Experts are keen on helping children learn the connection between grammar rules and the real language.
Do the terms conjunctions, apodosis and protasis ring a bell? Have you ever wished if you could do away with grammar lessons? And have you ever wondered why you should be bothered with grammar rules when you can handle the language fairly well? Grammar is the backbone of every language. Does knowing all grammar rules mean that you can handle that language with confidence? As far as English goes, the answer is unfortunately no for many students.
Bridging the gap between abstract grammar rules and the real language is rather a challenge for most teachers. It is to help them achieve this that the British Council and A. S. Hornby Educational Trust recently conducted a seminar here titled ‘Bringing Grammar to life in the Secondary Classroom'.

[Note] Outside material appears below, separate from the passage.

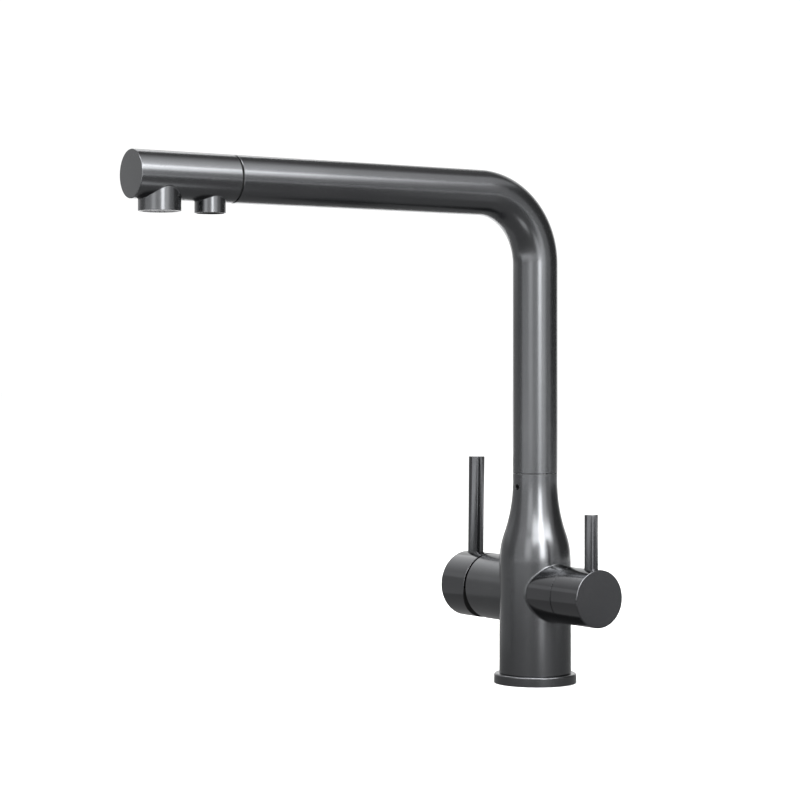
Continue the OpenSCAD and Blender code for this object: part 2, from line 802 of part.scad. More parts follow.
module filter_valve_body() {
    color(brass) filter_frame() difference() {
        union() {
            translate([0, 0, valve_u]) cylinder(r = valve_r - fit_gap, h = valve_seat_u - valve_u);
            translate([0, 0, valve_seat_u]) cylinder(r = hex_r, h = valve_face - valve_seat_u, $fn = 6);
        }
        translate([0, 0, window_u + window_h / 2]) outer_groove(valve_r, valve_r - window_depth, window_h);
        translate([0, 0, valve_u - cut]) cylinder(r = valve_bore_r, h = valve_bore_end - valve_u + cut);
        translate([0, 0, valve_bore_end - cut]) cylinder(r = spindle_r + run_gap, h = valve_face);
        for (turn = [0, 90]) rotate(turn) translate([-valve_r, -window_w / 2, window_u + window_rim])
            cube([2 * valve_r, window_w, window_h - 2 * window_rim]);
    }
}

module filter_valve_seal() {
    color(rubber) filter_frame() translate([0, 0, valve_floor])
        ring(valve_r - valve_seal_play, passage_r + 2, valve_seal_h);
}

// Two opposite quarter openings through a ceramic disc
module quarter_ports(height) {
    for (turn = [0, 180]) rotate(turn) intersection() {
        cylinder(r = valve_disc_r - port_rim, h = height);
        translate([port_web, port_web, 0]) cube([valve_r, valve_r, height]);
    }
}

module filter_fixed_disc() {
    color(ceramic) filter_frame() translate([0, 0, valve_disc_u]) difference() {
        cylinder(r = valve_disc_r, h = valve_disc_h);
        translate([0, 0, -cut]) quarter_ports(valve_disc_h + 2 * cut);
    }
}

module filter_turning_disc() {
    color(ceramic) filter_frame() translate([0, 0, turning_disc_u]) difference() {
        cylinder(r = valve_disc_r, h = turning_disc_h);
        translate([0, 0, -cut]) rotate(90) quarter_ports(turning_disc_h + 2 * cut);
    }
}

module filter_spindle() {
    color(brass) filter_frame() difference() {
        union() {
            translate([0, 0, spindle_u]) cylinder(r = valve_bore_r - run_gap, h = spindle_collar_h);
            translate([0, 0, spindle_u]) cylinder(r = spindle_r, h = spindle_end - spindle_u);
        }
        translate([0, 0, filter_ring_u])
            outer_groove(spindle_r, filter_groove_r, filter_ring_groove);
        translate([-valve_r, -drive_slot / 2, spindle_u - cut])
            cube([2 * valve_r, drive_slot, cut + drive_slot_h]);
    }
}

module filter_spindle_o_ring() {
    color(rubber) filter_frame() translate([0, 0, filter_ring_u])
        o_ring(filter_ring_centre, filter_ring_section);
}

module filter_knob() {
    color(gunmetal) filter_frame() difference() {
        translate([0, 0, filter_knob_u])
            rod(filter_r, filter_knob_length, foot = edge_round / 2, top = edge_round);
        difference() {
            translate([0, 0, filter_knob_u - cut])
                cylinder(r = filter_r - filter_knob_wall, h = filter_recess_u - filter_knob_u + cut);
            translate([0, 0, filter_hub_u]) cylinder(r = filter_hub_r, h = filter_face - filter_hub_u);
        }
        translate([0, 0, filter_knob_u])
            cylinder(r = spindle_r + fit_gap, h = spindle_end + socket_end - filter_knob_u);
        filter_lever_place() {
            cylinder(r = filter_lever_r + fit_gap, h = filter_r);
            translate([0, 0, -stud_reach]) cylinder(r = filter_stud_r + fit_gap, h = stud_reach + cut);
        }
        translate([0, 0, filter_screw_u]) rotate([0, -90, 0]) translate([0, 0, spindle_r])
            cylinder(r = filter_screw_r + fit_gap, h = filter_r);
    }
}

module filter_lever() {
    color(gunmetal) filter_frame() filter_lever_place()
        lever(filter_lever_r, filter_lever_reach - filter_r + seat_depth, filter_stud_r);
}

module filter_knob_screw() {
    color(steel) filter_frame() translate([0, 0, filter_screw_u]) rotate([0, -90, 0])
        translate([0, 0, spindle_r + fit_gap])
            socket_screw(filter_screw_r, filter_screw_r - tip_step, tip_length, filter_screw_length);
}

module spout_tube() {
    color(gunmetal) difference() {
        spout_path(tube_r, tube_foot, arm_end);
        spout_path(tube_bore_r, tube_foot - cut, arm_end + cut);
    }
}

module swivel_insert() {
    color(brass) difference() {
        union() {
            upright(0, 0, tube_foot, tube_foot + insert_lap, tube_bore_r - fit_gap);
            upright(0, 0, insert_foot, tube_foot + cut, swivel_r - run_gap);
        }
        upright(0, 0, insert_foot - cut, tube_foot + insert_lap + cut, insert_bore_r);
        translate([0, 0, screw_z]) outer_groove(swivel_r, screw_groove_r, screw_groove_h);
        for (drop = ring_drops) translate([0, 0, neck_top - drop])
            outer_groove(swivel_r, ring_groove_r, ring_groove_h);
        translate([0, 0, neck_top - glide_drop])
            outer_groove(swivel_r, glide_groove_r, glide_h + glide_play);
    }
}

module swivel_o_rings() {
    color(rubber) for (drop = ring_drops) translate([0, 0, neck_top - drop])
        o_ring(ring_centre_r, ring_section);
}

module swivel_glide_ring() {
    color(white_plastic) translate([0, 0, neck_top - glide_drop - glide_h / 2])
        ring(swivel_r - ring_float, glide_groove_r + fit_gap, glide_h);
}

module filter_tube() {
    tube_end = filter_outlet_s - elbow_r + tube_plug;
    color(white_plastic) difference() {
        spout_path(filter_tube_r, tube_seat_z + foot_play, tube_end);
        spout_path(filter_way_r, tube_seat_z - cut, tube_end + cut);
    }
}

module nose_adapter() {
    color(brass) arm_frame() difference() {
        union() {
            translate([0, 0, arm_end - adapter_lap]) cylinder(r = tube_bore_r - fit_gap, h = adapter_lap);
            translate([0, 0, arm_end - cut])
                cylinder(r = adapter_nose_r, h = nose_joint + adapter_reach + cut);
        }
        translate([0, 0, arm_end - adapter_lap - cut])
            cylinder(r = adapter_bore_r, h = adapter_lap + nose_joint + adapter_reach + 2 * cut);
    }
}

module nose_seal() {
    color(rubber) arm_frame() translate([0, 0, arm_end + seal_play])
        ring(adapter_nose_r + seal_height, adapter_nose_r + fit_gap, nose_joint - 2 * seal_play);
}

// Upright boss under the nose, from its rim up to the arm's centre line
module boss(s, r, rim_z) {
    translate([0, -s, rim_z]) rod(r, spout_height - rim_z, foot = edge_round / 2);
}

module nose_housing() {
    color(gunmetal) difference() {
        union() {
            arm_frame() translate([0, 0, nose_start])
                rod(tube_r, spout_reach - nose_start, foot = edge_round / 2, top = edge_round);
            boss(mixed_outlet_s, mixed_outlet_r, mixed_rim_z);
            boss(filter_outlet_s, filter_outlet_r, filter_rim_z);
        }
        difference() {
            arm_frame() translate([0, 0, nose_start - cut])
                cylinder(r = nose_bore_r, h = spout_reach - nose_end_wall - nose_start + cut);
            upright(0, -mixed_outlet_s, mixed_rim_z, ledge_z + ledge_h, mixed_outlet_r);
            upright(0, -filter_outlet_s, filter_rim_z, filter_pad_z, filter_outlet_r);
        }
        upright(0, -mixed_outlet_s, mixed_rim_z - cut, ledge_z, mixed_bore_r);
        upright(0, -mixed_outlet_s, ledge_z - cut, ledge_z + ledge_h + cut, mixed_bore_r - ledge_w);
        upright(0, -filter_outlet_s, filter_rim_z - cut, filter_pad_z + cut, filter_bore_r);
    }
}

module filter_elbow() {
    foot = filter_rim_z + elbow_sink;
    color(white_plastic) difference() {
        upright(0, -filter_outlet_s, foot, spout_height + elbow_rise, elbow_r);
        upright(0, -filter_outlet_s, foot - cut, spout_height + elbow_way_r, elbow_way_r);
        arm_frame() {
            translate([0, 0, filter_outlet_s - elbow_r - cut])
                cylinder(r = filter_tube_r + fit_gap, h = tube_plug + socket_end + cut);
            translate([0, 0, filter_outlet_s - elbow_r]) cylinder(r = filter_way_r, h = elbow_r);
        }
    }
}

module filter_outlet_insert() {
    foot = filter_rim_z + elbow_sink - insert_h;
    color(black_plastic) translate([0, -filter_outlet_s, foot]) difference() {
        cylinder(r = elbow_r, h = insert_h);
        translate([0, 0, -cut]) hole_field(2, insert_pitch, insert_hole_r, insert_h + 2 * cut);
    }
}

// Round holes in rings of six, twelve and so on, about one in the middle
module hole_field(rings, pitch, r, height) {
    cylinder(r = r, h = height, $fn = 16);
    for (level = [1:rings], step = [0:6 * level - 1])
        rotate(60 * step / level) translate([level * pitch, 0, 0]) cylinder(r = r, h = height, $fn = 16);
}

module aerator_ring() {
    color(white_plastic) translate([0, -mixed_outlet_s, mixed_rim_z + aerator_sink])
        ring(aerator_in_r + aerator_wall, aerator_in_r, aerator_h);
}

module aerator_grille() {
    color(white_plastic) translate([0, -mixed_outlet_s, grille_z]) difference() {
        cylinder(r = aerator_in_r - fit_gap, h = grille_h);
        translate([0, 0, -cut]) hole_field(3, grille_pitch, grille_hole_r, grille_h + 2 * cut);
    }
}

module aerator_core() {
    color(white_plastic) translate([0, -mixed_outlet_s, grille_z + grille_h]) difference() {
        cylinder(r = aerator_in_r - fit_gap, h = aerator_h - grille_sink - grille_h);
        translate([0, 0, -cut]) hole_field(2, core_pitch, core_hole_r, aerator_h);
    }
}

module aerator_washer() {
    color(rubber) translate([0, -mixed_outlet_s, ledge_z - aerator_washer_h])
        ring(mixed_bore_r - fit_gap, mixed_bore_r - ledge_w, aerator_washer_h);
}

body_casting();
inlet_block();
mixer_barrel();
filter_barrel();
foot_ring();
foot_seal();
swivel_washer();
swivel_screw();
filter_socket();
socket_o_ring();
cartridge_case();
cartridge_base();
cartridge_seals();
cartridge_fixed_disc();
cartridge_nut();
filter_valve_body();
filter_valve_seal();
filter_fixed_disc();
spout_tube();
swivel_insert();
swivel_o_rings();
swivel_glide_ring();
filter_tube();
nose_adapter();
nose_seal();
nose_housing();
filter_elbow();
filter_outlet_insert();
aerator_ring();
aerator_grille();
aerator_core();
aerator_washer();
cartridge_rotor();
cartridge_pin();
cartridge_sliding_disc();
disc_carrier();
cartridge_stem();
mixer_knob();
mixer_lever();
mixer_knob_screw();
filter_spindle();
filter_turning_disc();
filter_spindle_o_ring();
filter_knob();
filter_lever();
filter_knob_screw();
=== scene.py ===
"""Kitchen mixer tap with a filtered water outlet, dressed in a dark gunmetal coating.

The spout points along -Y, the filter handle is on the +X side and the mixer handle on the -X side.
The tap's sizes are in millimetres, the studio's in metres, as Blender's own are.
"""

import json
import math
from typing import NamedTuple

import bmesh
import bpy
from mathutils import Matrix, Quaternion, Vector

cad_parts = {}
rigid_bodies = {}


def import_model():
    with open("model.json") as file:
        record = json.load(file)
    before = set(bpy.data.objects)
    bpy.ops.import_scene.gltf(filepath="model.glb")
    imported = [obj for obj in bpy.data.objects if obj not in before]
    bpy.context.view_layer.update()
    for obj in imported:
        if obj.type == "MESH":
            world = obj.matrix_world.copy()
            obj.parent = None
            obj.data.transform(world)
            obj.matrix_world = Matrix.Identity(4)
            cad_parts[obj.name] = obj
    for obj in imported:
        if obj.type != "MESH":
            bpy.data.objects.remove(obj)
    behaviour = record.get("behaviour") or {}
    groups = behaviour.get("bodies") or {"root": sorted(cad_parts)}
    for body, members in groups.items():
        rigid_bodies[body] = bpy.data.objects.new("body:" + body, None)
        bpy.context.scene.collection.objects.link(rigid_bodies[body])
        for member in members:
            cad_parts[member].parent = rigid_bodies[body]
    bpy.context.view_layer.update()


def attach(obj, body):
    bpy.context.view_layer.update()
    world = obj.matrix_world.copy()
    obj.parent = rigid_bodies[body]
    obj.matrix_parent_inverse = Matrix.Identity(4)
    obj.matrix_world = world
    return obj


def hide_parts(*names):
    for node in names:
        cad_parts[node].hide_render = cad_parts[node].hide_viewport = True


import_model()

MM = 0.001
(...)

More than 40 government secondary school English teachers from South India participated in the seminar which was led by British Council Teaching Centre senior teacher Rachel Bowden.
“It is important to study grammar in the abstract sense but it is also very important that people are using it and they are exposed to it in a more real sense as well. Very often students come out of school having studied English for many years and they have a book full of grammar notes but they are unable to use it,” said Ms. Bowden.

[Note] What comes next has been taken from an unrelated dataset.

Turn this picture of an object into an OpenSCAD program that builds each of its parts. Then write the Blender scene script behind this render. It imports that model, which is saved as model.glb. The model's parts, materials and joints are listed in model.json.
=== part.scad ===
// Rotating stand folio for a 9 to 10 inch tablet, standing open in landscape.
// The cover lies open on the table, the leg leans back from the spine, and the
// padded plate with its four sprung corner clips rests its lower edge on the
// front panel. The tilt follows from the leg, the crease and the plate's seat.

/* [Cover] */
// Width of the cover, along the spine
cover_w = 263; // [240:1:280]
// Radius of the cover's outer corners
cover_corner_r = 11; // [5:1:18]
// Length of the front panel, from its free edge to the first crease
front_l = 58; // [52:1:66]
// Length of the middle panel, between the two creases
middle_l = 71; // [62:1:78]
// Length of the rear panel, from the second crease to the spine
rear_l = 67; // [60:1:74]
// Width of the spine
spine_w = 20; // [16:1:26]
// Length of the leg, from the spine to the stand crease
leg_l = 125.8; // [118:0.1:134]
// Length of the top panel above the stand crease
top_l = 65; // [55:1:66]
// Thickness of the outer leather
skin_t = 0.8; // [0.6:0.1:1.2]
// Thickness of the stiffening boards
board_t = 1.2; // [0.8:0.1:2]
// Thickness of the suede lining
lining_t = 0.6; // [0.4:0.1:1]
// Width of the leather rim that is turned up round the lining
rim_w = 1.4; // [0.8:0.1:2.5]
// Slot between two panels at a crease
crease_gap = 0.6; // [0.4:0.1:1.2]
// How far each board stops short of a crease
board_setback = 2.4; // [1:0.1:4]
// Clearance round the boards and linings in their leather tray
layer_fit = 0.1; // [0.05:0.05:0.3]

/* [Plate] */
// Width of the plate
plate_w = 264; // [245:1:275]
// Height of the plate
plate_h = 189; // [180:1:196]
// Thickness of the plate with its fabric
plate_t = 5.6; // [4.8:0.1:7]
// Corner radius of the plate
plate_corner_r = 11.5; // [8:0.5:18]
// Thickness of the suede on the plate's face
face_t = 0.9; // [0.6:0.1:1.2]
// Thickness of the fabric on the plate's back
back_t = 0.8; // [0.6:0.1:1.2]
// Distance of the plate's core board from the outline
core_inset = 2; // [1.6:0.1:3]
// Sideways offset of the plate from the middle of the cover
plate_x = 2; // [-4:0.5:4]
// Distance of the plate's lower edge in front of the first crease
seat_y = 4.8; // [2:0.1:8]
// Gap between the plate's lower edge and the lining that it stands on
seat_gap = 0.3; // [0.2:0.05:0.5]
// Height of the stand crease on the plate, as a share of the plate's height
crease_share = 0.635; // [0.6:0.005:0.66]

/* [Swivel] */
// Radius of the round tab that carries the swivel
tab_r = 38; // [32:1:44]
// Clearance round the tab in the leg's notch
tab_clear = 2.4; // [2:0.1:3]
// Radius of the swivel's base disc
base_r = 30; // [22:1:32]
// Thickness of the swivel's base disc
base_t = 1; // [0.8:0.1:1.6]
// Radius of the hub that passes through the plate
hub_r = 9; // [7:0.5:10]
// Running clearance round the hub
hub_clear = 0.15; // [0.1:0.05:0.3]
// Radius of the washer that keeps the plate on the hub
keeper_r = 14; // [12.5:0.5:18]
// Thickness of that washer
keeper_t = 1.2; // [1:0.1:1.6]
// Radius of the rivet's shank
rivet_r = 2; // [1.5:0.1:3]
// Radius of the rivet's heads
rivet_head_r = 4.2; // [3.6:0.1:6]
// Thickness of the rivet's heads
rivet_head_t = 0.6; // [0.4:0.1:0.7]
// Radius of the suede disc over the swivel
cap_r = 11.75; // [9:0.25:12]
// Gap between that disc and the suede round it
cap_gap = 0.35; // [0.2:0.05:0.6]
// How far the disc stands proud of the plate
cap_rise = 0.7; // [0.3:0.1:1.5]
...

The objective of the seminar was to enable teachers to take a more communicative approach to teaching grammar so as to impart students the skill, ability and confidence to use English.

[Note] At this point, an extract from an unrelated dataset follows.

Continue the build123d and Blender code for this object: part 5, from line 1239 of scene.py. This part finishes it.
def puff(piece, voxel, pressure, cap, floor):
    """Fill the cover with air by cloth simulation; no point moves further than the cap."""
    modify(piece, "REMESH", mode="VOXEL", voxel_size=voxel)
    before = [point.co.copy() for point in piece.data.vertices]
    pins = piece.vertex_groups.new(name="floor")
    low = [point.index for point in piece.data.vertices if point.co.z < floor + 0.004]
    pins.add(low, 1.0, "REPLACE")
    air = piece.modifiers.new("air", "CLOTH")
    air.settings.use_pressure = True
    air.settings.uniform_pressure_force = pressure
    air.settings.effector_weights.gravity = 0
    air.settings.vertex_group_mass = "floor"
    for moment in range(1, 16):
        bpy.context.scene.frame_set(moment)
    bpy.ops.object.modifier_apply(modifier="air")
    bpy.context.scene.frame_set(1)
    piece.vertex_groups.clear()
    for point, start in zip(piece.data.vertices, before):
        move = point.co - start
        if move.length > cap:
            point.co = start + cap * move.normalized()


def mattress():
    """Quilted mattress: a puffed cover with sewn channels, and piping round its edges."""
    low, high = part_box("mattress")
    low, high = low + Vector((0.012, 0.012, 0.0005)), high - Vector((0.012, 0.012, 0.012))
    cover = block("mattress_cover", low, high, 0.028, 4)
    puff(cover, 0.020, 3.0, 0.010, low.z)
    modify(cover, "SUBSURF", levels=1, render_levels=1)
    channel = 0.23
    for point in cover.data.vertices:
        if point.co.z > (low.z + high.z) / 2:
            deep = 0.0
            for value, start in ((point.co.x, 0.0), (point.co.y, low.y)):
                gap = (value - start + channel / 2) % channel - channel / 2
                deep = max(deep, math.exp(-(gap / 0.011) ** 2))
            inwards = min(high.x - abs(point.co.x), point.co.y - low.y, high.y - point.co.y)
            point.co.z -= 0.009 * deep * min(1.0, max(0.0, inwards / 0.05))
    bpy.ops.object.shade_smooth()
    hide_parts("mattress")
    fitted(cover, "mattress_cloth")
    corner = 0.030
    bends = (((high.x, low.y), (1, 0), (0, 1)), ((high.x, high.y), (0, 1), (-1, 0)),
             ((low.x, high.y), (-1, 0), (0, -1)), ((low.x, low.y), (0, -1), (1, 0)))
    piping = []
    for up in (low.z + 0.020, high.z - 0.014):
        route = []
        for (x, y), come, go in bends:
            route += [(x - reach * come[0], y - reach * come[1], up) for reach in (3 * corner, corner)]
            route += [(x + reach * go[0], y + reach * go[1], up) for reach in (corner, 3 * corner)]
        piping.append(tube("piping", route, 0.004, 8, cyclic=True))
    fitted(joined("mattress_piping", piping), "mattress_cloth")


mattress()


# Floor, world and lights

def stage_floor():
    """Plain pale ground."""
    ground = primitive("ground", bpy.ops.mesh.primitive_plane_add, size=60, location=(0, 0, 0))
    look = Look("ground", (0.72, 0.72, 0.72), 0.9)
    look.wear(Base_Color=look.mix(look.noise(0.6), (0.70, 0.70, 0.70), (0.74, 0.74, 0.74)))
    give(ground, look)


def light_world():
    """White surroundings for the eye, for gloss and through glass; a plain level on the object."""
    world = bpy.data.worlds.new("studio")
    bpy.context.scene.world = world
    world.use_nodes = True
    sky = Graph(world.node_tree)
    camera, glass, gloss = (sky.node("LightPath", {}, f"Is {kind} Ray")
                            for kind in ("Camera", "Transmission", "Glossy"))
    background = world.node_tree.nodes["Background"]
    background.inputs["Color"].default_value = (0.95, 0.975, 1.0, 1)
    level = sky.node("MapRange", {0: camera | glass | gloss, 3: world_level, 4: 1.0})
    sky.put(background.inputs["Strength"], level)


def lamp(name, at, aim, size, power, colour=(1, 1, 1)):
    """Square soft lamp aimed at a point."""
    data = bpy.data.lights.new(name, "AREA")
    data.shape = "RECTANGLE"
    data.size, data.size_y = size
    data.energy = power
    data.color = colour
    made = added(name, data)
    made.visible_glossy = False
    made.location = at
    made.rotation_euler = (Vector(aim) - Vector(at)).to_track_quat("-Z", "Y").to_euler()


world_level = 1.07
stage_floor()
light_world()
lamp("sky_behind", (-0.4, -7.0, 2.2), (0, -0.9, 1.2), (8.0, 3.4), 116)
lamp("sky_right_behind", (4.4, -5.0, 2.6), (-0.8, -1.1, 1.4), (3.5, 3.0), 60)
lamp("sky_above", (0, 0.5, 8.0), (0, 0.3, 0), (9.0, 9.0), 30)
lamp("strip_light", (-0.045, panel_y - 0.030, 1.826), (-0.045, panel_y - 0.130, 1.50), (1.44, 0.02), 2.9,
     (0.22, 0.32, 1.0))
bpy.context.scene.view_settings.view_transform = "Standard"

“Grammar is complex and dynamic. The reality of grammar is that it is not something isolated but is imbedded in every different communication context. For example, the grammar that you use when you are with your friends would be very different from the grammar that you use when you are with your boss. So we are asking teachers to look at grammar as something much more dynamic,” shared Ms. Bowden who has over ten years of experience in teaching English as a foreign language.
Having led teachers training programmes in Malaysia, Sri Lanka, Bhutan, India and Nepal, Ms. Bowden is well versed with the teaching systems in these countries.
She says that while education is valued very highly in Asia, the extremely formal relationship between teachers and students is often an impediment to effective teaching.
“When the relationship between teacher and students becomes too respectful a teacher imparting knowledge is not helpful. It becomes a sort of one way communication. Students feel that to criticise or to discuss with the teacher is somehow disrespectful,” she said.
Ms. Rachel Bowden emphasised that it is not at the primary school level but at the secondary level that children should be taught about grammar in abstract terms. “At the primary level children are not ready to talk about grammar. Children at that age can absorb a lot of languages by using it through songs, games and activities. I don't think that it is the role of the primary teacher to be discussing grammar terms to students. From the age of 12 or 13, students are ready to think about grammar in more abstract terms,” she added.